I Coldplay tornano a distanza di cinque anni dall’ultimo disco.
Avevamo lasciato i Coldplay nel 2015 con il poco convincente A Head Full Of Dreams e li ritroviamo a fine 2019 con Everyday Life.
Atteso, a quanto pare, nonostante le scarse prove recenti. Ma è vero che ormai, nella desolazione del pop-rock (e anche del rock tout-court) tradizionale, per molti un po’ di chitarre e di melodie, per quanto blande, paiono essere un buon riempitivo. Peraltro, Chris Martin è davvero un everyone’s darling, carino e di buoni sentimenti, ha collaborato con tutti da Brian Eno a Rihanna (che mi piacciono entrambi) e dunque vediamo cosa fa (con Guy Berryman, Will Champion, Jonny Buckland) in questo nuovo disco.
Everyday Life: un disco doppio per i Coldplay
Everyday Life si presenta con delle ambizioni. È un doppio anche se con 53 minuti un solo cd basterebbe. Potrebbe essere una mossa astuta per aumentare le classifiche di vendita (e non sarebbero i primi), oppure per non pensar male l’esigenza di dividere il disco in due parti, sebbene non è che ciascuna delle due abbia un carattere troppo differente dall’altra.

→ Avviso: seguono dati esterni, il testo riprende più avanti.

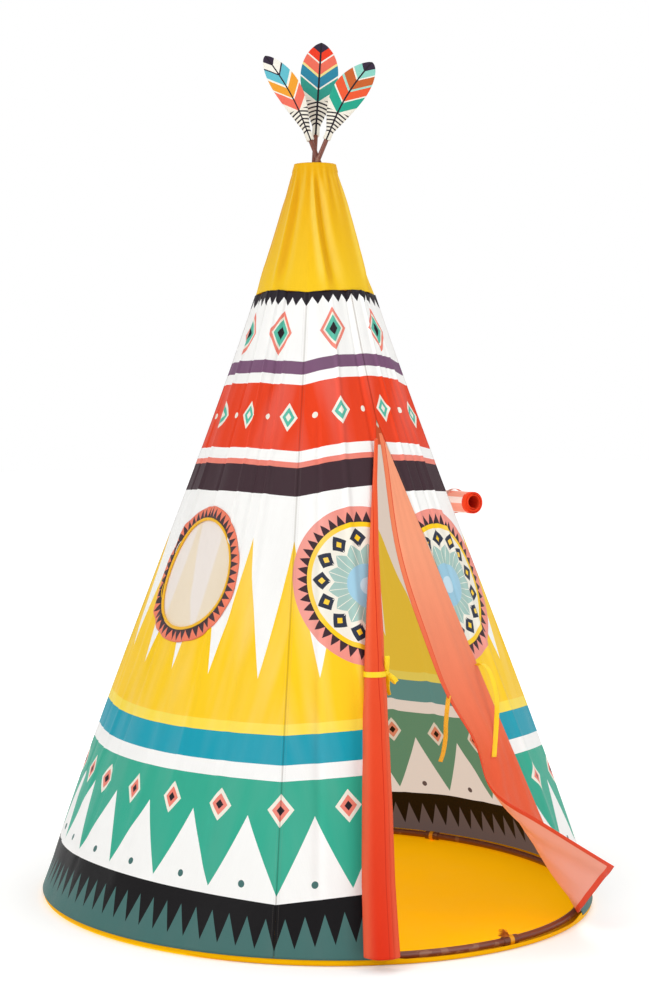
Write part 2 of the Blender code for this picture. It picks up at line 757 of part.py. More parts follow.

Coldplay – Everyday Life: vogliamo chiamarlo eclettismo?
A dire il vero, i Coldplay con Everyday Life giocano la carta dell’eclettismo: dal piano iniziale di Sunrise si passa all’elettronica di Church e Trouble in Town (che all’inizio sembra un pezzo di Sting). Niente di troppo marcante, ma almeno incuriosisce. Poi però arrivano BrokEn e Daddy, ballatona strappalacrime in cui un ragazzo parla col padre assente. Si nota poi Arabesque, uno dei due singoli, con Stromae (buona la sua performance vocale) e il sax, differente dal solito. Ci sono anche molti interludi abbastanza inutili, c’è una specie di Chris-Martin-suona-Bob-Dylan in Guns ed è il Dylan anni ’60, con chitarra acustica, ma purtroppo non la medesima qualità.
L’altro singolo Orphans è irritante per la magniloquenza, mentre verso il fondo si trova qualche pezzo pop decente, inclusa la title track e Champion of the World, probabilmente in momento migliore del disco. Insomma l’impressione è che con Everyday Life i Coldplay, non sapendo bene che strada prendere, le abbiano prese tutte. Quel che però dà più fastidio nel disco è la volontà di apparire mondialisti e buoni. Ci sono i coretti banali, c’è il gospel by numbers (come se non bastasse l’ultimo Kanye West) di BrokEn, gli anni ’50 di Cry Cry Cry, l’Africa formato cartolina di Èkó (“In Africa / We dance in the water and hold / Each other so tight”).
Una band che continua a piacere
C’è chi dice che sono la migliore band inglese, e sarebbe una tragedia peggio della Brexit, ma per fortuna non è così. Alcune belle canzoni a inizio carriera le hanno scritte e forse basterebbe tornare a quelle, senza cercare di accontentare tutti, ma ormai pare che la vena sia esaurita. Comunque, doppio o singolo, è probabile che Everyday Life venderà un buon numero di copie, nonostante l’assenza di un tour di supporto, che la band a quanto pare non vuole per ragioni ecologiche. Con buona pace del pianeta, e anche mia.